Weihnachten Das Badewannen-Massaker

Heiligabend verlief bei uns nach einem relativ festen Schema: Nachmittags wurden meine Schwester und ich auf unsere Zimmer im Obergeschoss verbannt, während mein Vater den selbstgeschlagenen Baum in einen dreibeinigen Halter presste und schaute, dass die Spitze bis genau unter die holzvertäfelte Decke passte.

Der Karpfen kommt zu Weihnachten oft auf den Tisch.

Foto: dpa-tmn/Daniel Karmann

Später verteilte meine Mutter die Geschenke unterm Baum, dann durften wir irgendwann runterkommen, mussten ein oder zwei Weihnachtslieder im Wohnzimmer singen (dabei versuchte  ich immer zu gucken, ob der größte Geschenke-Haufen wieder meiner war: Ja!) – und dann wurde zu meinem Leidwesen zu Tisch gebeten, was ich als völlig überflüssige Hinauszögerung des eigentlichen Abend-Höhepunktes ansah, nämlich dem Geschenke-Auspacken. Wobei der Jüngste – also ich – als letzter drankam. War aber nie schlimm, denn der Jüngste bekam immer am meisten.
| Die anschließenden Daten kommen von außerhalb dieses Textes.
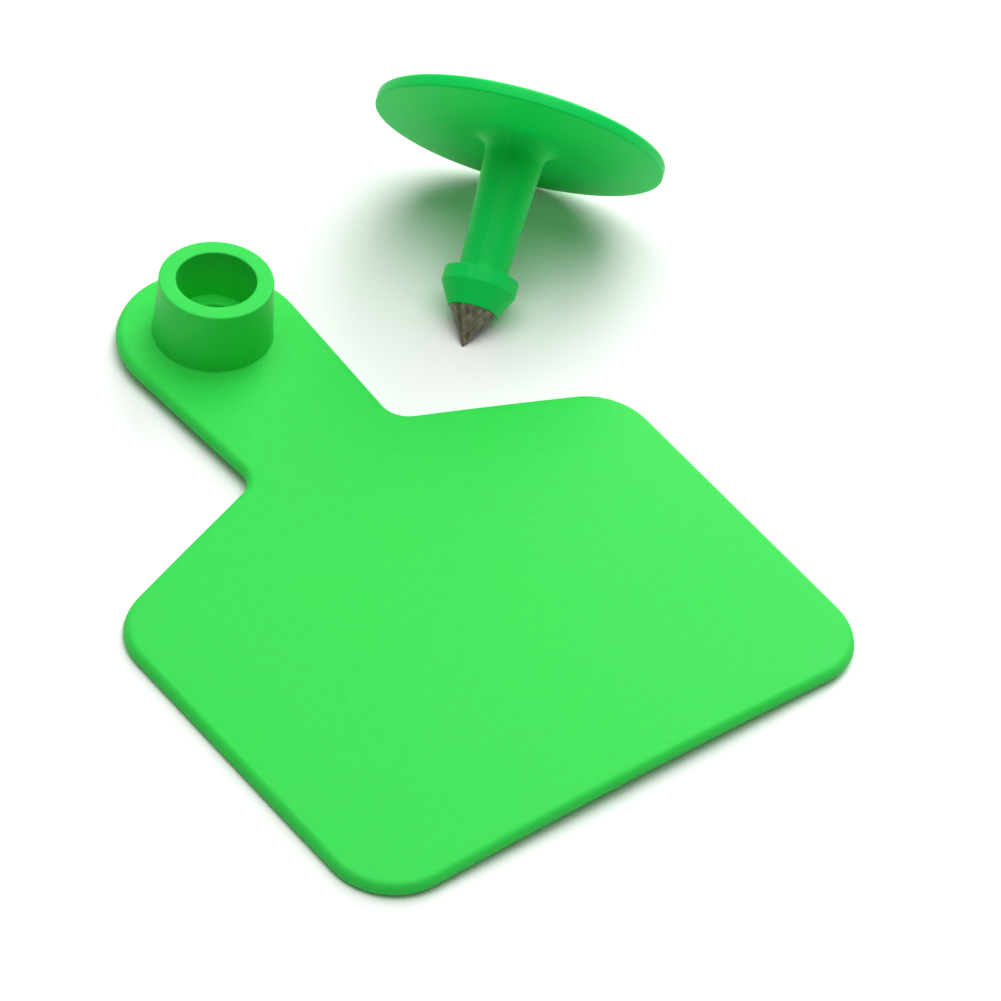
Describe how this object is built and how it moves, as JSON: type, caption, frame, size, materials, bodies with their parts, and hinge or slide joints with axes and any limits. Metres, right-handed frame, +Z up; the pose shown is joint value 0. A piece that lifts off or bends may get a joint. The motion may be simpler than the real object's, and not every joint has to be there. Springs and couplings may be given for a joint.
{
  "type": "livestock ear tag",
  "caption": "Flat ear tag panel with a necked socket collar, and its loose button stud with a barbed, metal-pointed stem that snaps into the socket through the ear.",
  "frame": {"origin": "on the table, under the middle of the box that holds the panel and the stud as they lie", "axes": "+Z up, out of the socket; +Y along the panel towards its neck; +X across the panel towards the stud"},
  "size_m": [0.0796, 0.0812, 0.0258],
  "materials": {
    "moulded_tpu": "satin moulded thermoplastic polyurethane, bright green, slightly soft",
    "steel_point": "turned and plated steel, dull"
  },
  "bodies": {
    "root": {"tag_panel": "moulded_tpu", "button_stud": "moulded_tpu", "piercing_tip": "steel_point"}
  },
  "joints": []
}
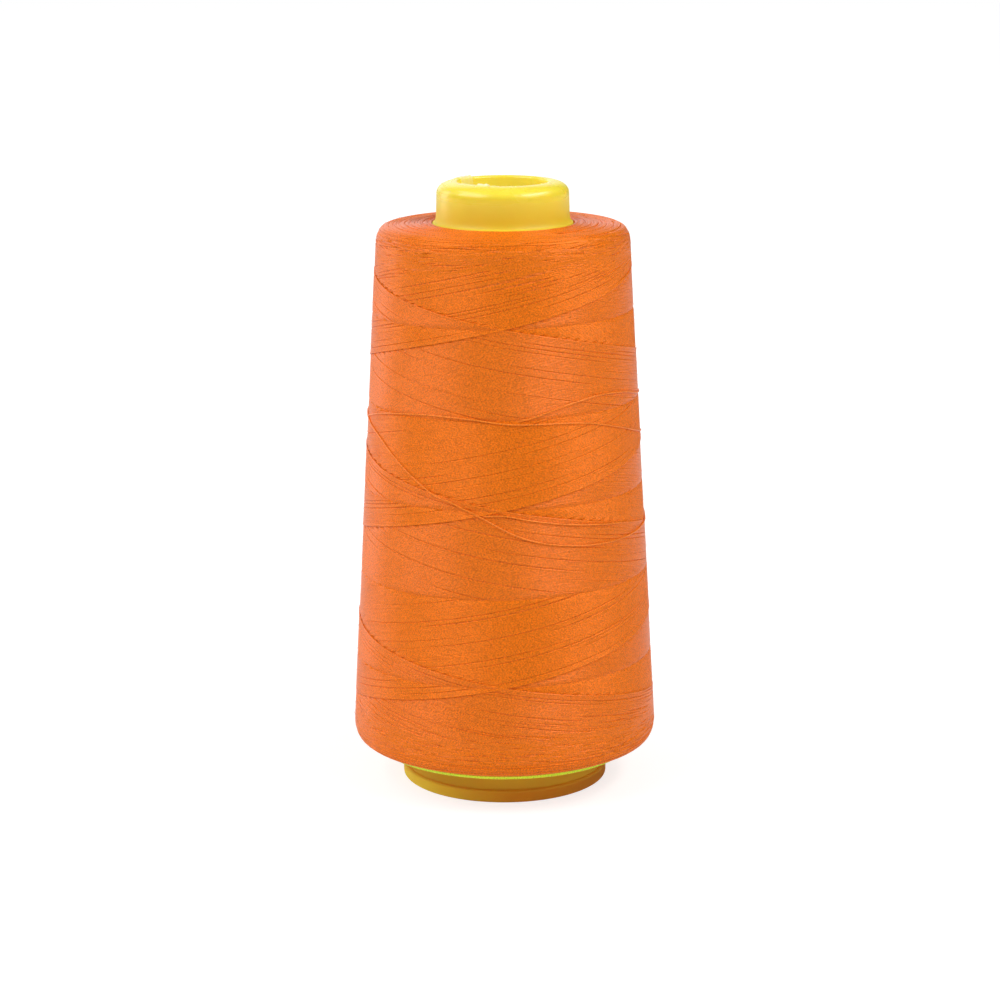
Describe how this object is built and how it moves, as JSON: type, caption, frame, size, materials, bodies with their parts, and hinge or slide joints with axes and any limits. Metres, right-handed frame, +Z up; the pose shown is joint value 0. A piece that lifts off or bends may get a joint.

Dem Essen wurde bei uns zu Hause eher an den Tagen nach Heiligabend Aufmerksamkeit geschenkt, dann gab es immer eine ganze Gans, manchmal auch eine Pute, die mein Vater beim Preisskat gewonnen hatte. Einmal aber sollte es Karpfen am Weihnachtsabend geben. Wo mein Vater das Tier besorgt hat, weiß ich nicht mehr, doch an die Folgen dieser Entscheidung kann ich mich gut erinnern.

So ein Karpfen ist ganz schön groß, und damit er auch frisch auf den Teller kommt (vielleicht auch, um eine gewisse Muffigkeit zu verlieren), durfte er vorher noch in unserer Badewanne schwimmen. Wasser hatte er genug, er bewegte sich aber kaum und glotzte uns nur an. Wir ließen ihn allein und machten das Licht aus. Im  See ganz unten ist es auch dunkel.

Am späten Nachmittag schritt mein Vater zur Tat. Bewaffnet mit einem langen Messer, ging er ins hellblau geflieste Badezimmer und schloss die Tür hinter sich. Wir sollten nicht zusehen, wie unser Abendessen umgebracht wurde. Wir waren auch nicht interessiert, unten warteten die Geschenke...

Oft habe ich meinen Vater nicht fluchen gehört, als norddeutscher Dorflehrer hatte man ja eine gewisse Verpflichtung, aber an dem Tag vernahm ich plötzlich sehr deutliche und laute Schimpfwörter, um nicht zu sagen Gebrüll. Die Kinderzimmer lagen nur ein paar Meter vom Badezimmer entfernt; etwas erschrocken sahen meine Schwester und ich uns an, ehe wir die Tür öffneten. Apokalypse now: Der Fisch war aus der Wanne entkommen und glitschte panisch über den Fliesenboden, wobei er bei jeder Bewegung Blut verspritzte. An die Wände, an die Decke, überallhin. Mein Vater hatte den Karpfen nicht richtig mit dem Messer erwischt, der wollte sich nicht einfach so schlachten lassen. Und versuch mal, einen nassen Fisch festzuhalten...

Irgendwann war der Karpfen dann aber doch erledigt. Eins war seitdem klar: Heiligabend gab es nie wieder Fisch. Wir haben dann immer Fondue gemacht.